Larry Swanson, Milo Don and Lucille Appleman Professor of Biological Sciences in USC Dornsife, has been elected president-elect of the Society for Neuroscience.
During his one-year term as president between 2012 and 2013, Swanson will guide the venerable society as its members publish the Journal of Neuroscience and testify before Congress on matters of funding for the National Institutes of Health.
“I was extremely surprised … and at the same time, extremely honored by the recognition,” Swanson said. “In science, like any other field, you mostly get criticism of your work. You never really know how your colleagues feel about it. It’s a rare opportunity to have great peer recognition.
“It’s going to be a lot of work, though,” he said.
For Swanson, this is the latest in a series of recent accolades and honors recognizing his contributions to neuroscience. The announcement comes just months after Swanson’s induction into the National Academy of Sciences, one of the highest honors that can be conferred on a scientist.

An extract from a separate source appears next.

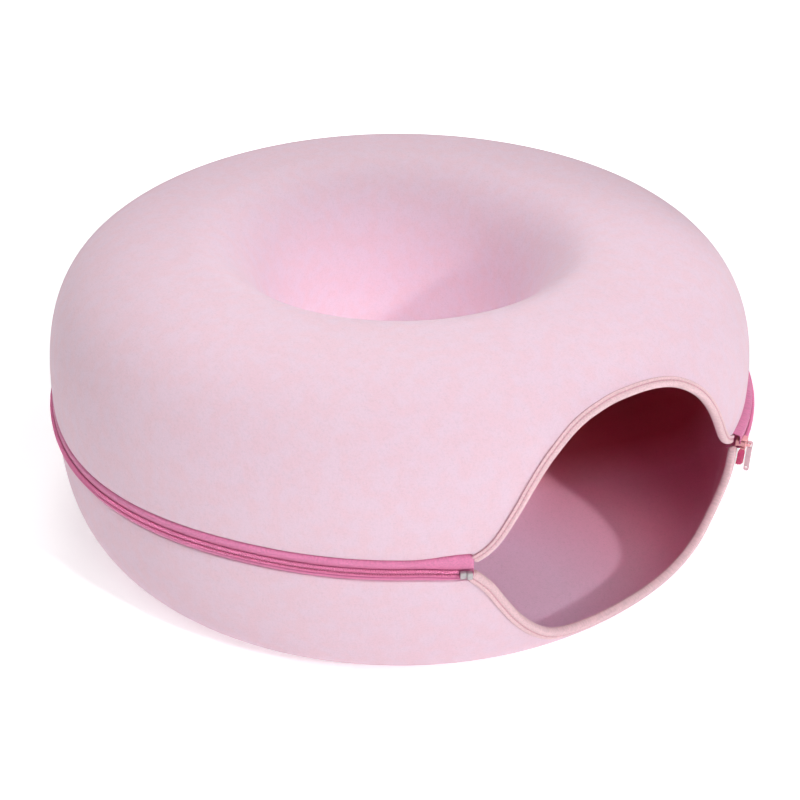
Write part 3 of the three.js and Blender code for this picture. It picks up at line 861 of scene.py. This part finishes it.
STITCH_OUT = GAP + 0.62 * BINDING
STITCH_SINK = 0.25 * MM
STITCH_SAMPLES = 1200
STITCH_SIDES = 6
STITCH_RINGS = [(-1, 0), (-0.94, 0.55), (-0.7, 0.95), (0, 1.05), (0.7, 0.95), (0.94, 0.55), (1, 0)]


def stitches(name, half, material):
    """Row of thread stitches in the groove between the binding's two pillows."""
    lip = Lip(half, lip_angles(half, spread(0, 1, STITCH_SAMPLES)))
    across = STITCH_SHARE * half.binding_width
    line, outer = (lip.point(across, out) for out in (STITCH_OUT, STITCH_OUT + MM))
    length = distances(line)
    count = int(length[-1] / STITCH_PITCH) - 1
    starts = np.arange(count) * STITCH_PITCH + (length[-1] - count * STITCH_PITCH) / 2
    points, faces = [], []
    for start in starts:
        base = len(points)
        for share, size in STITCH_RINGS:
            at = start + (0.5 + share / 2) * STITCH_LENGTH
            centre = point_on(line, length, at)
            run = unit(point_on(line, length, at + 0.2 * MM) - centre)
            out = unit(point_on(outer, length, at) - centre)
            side = np.cross(run, out)
            radius = STITCH_RADIUS * max(size, 0.1)
            sink = STITCH_SINK * (1 - math.cos(share * math.pi / 2))
            for turn in around(STITCH_SIDES):
                ray = side * math.cos(turn) + out * math.sin(turn)
                points.append(centre - out * sink + radius * ray)
        faces += tube_faces(len(STITCH_RINGS), STITCH_SIDES, base)
    return finish(mesh_object(name, points, outward(points, faces)), material, "binding")


# Zip tapes and coils

TAPE_COLUMNS = 520
TAPE_HIDDEN_FULL = 33


def slack_at(angle):
    return SLACK * (1 - ease(angle, TAPE_RIGHT, SLACK_END))


def zip_height_at(angle):
    return ZIP_HEIGHT - DROOP * ease(full_turn(angle), DROOP_START, DROOP_END)


def zip_tape(name, half, node, material):
    """One tape, from its edge hidden behind the felt, out past the felt's edge, to its coil."""
    angle = spread(half.tape_end, 360 + TAPE_LEFT, TAPE_COLUMNS)
    # The tape's corner is cut back behind the felt beside the slider
    hidden = MM + (TAPE_HIDDEN - MM) * ease(angle, TAPE_RIGHT, TAPE_HIDDEN_FULL)
    edge = WIDEST_HEIGHT + zip_edge_at(half, angle)
    outside = TAPE_RADIUS + slack_at(angle)
    middle = zip_height_at(angle)
    out = outside - TAPE_HIDDEN_RADIUS
    coil = middle + half.sign * (COIL_EDGE + GAP)
    near = half.sign * MM
    rows = [
        (TAPE_HIDDEN_RADIUS, edge + hidden * half.sign),
        (TAPE_HIDDEN_RADIUS, edge + near * 0.6),
        (TAPE_HIDDEN_RADIUS + 0.1 * out, edge - 0.1 * near),
        (TAPE_HIDDEN_RADIUS + 0.45 * out, edge - 0.45 * near),
        (TAPE_HIDDEN_RADIUS + 0.8 * out, edge - 0.9 * near),
        (TAPE_HIDDEN_RADIUS + 0.97 * out, edge - 1.5 * near),
        (outside + 0.15 * MM, edge - 2.3 * near),
        (outside + 0.15 * MM, (coil + edge) / 2 - 0.6 * near),
        (outside + 0.1 * MM, coil + 0.5 * near),
        (outside, coil),
        (outside, middle + half.sign * GAP),
    ]
    front = [place(r, angle, z) for r, z in rows]
    back = [place(r - TAPE, angle, z) for r, z in rows][::-1]
    piece = swept(name, np.stack(front + back), False)
    along = np.broadcast_to(np.radians(angle) * TAPE_RADIUS, (len(rows) * 2, angle.size))
    over = np.stack([z for _, z in rows + rows[::-1]])
    # Distance out from the line of painted shade beside the coil
    beside = half.sign * (over - middle) - half.seam
    set_lie(piece, along, over, beside)
    return finish(piece, material, "zip_tape", node)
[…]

“This well-deserved appointment reinforces Larry’s reputation as one of the field’s trailblazers,” said Howard Gillman, dean of USC Dornsife. “We are proud and delighted that our friend and colleague will be leading the society forward.”
Swanson, among the society’s earliest members, attended its first meeting in 1971 as a third-year graduate student. He was one of just 1,396 attendees at that first meeting; today the annual meeting attracts more than 30,000 attendees from around the world, according to the society’s Web site.
Swanson’s presidential term will include officiating the society’s 2013 meeting, where he will set the tone by recruiting speakers for a series of four presidential lectures. Those lectures likely are to focus on Swanson’s passion: creating a basic wiring diagram for the brain.
“The nervous system is a network; it’s a computer,” said Swanson, who hopes that the National Institutes of Health’s Human Connectome Project to produce a framework for thinking about how the brain works will do for the neural networks what the Genome Project did for genes.
The long delay between election as president-elect and assumption of presidential duties ensures continuity, allowing incoming presidents to carefully observe two predecessors at work before taking the position.
Swanson’s colleague, Michael Quick, executive vice provost and professor of biological sciences, described him as “exactly the right guy for the job.”
“As a neuroscientist myself, I know the important roles that the Society for Neuroscience plays,” Quick said. “Not only by publishing one of the leading journals in the field and organizing the annual conference, but by being a leading advocate for the importance of biomedical research - and by providing tremendous educational outreach to the public at large. It takes a special person to lead that effort.”
To Swanson, his election is recognition of the work of the students in his lab in addition to being a personal honor. Swanson keeps his lab small - there are fewer than a dozen students and research faculty in it currently - and he selects students with a passion for neuroscience.
“Larry’s election is an affirmation of the vast body of knowledge that he has generated, as well as of the exciting new technological tools that he, myself and our colleagues in the Swanson Lab are actively developing,” said Ramsay Brown, one of Swanson’s new Ph.D. students. “It’s an honor to work with Dr. Swanson.”
Swanson has taught at USC since 1990. During the course of his career, he has written and edited more than a dozen books, most recently the second edition of Brain Architecture: Understanding the Basic Plan (Oxford University Press, 2011).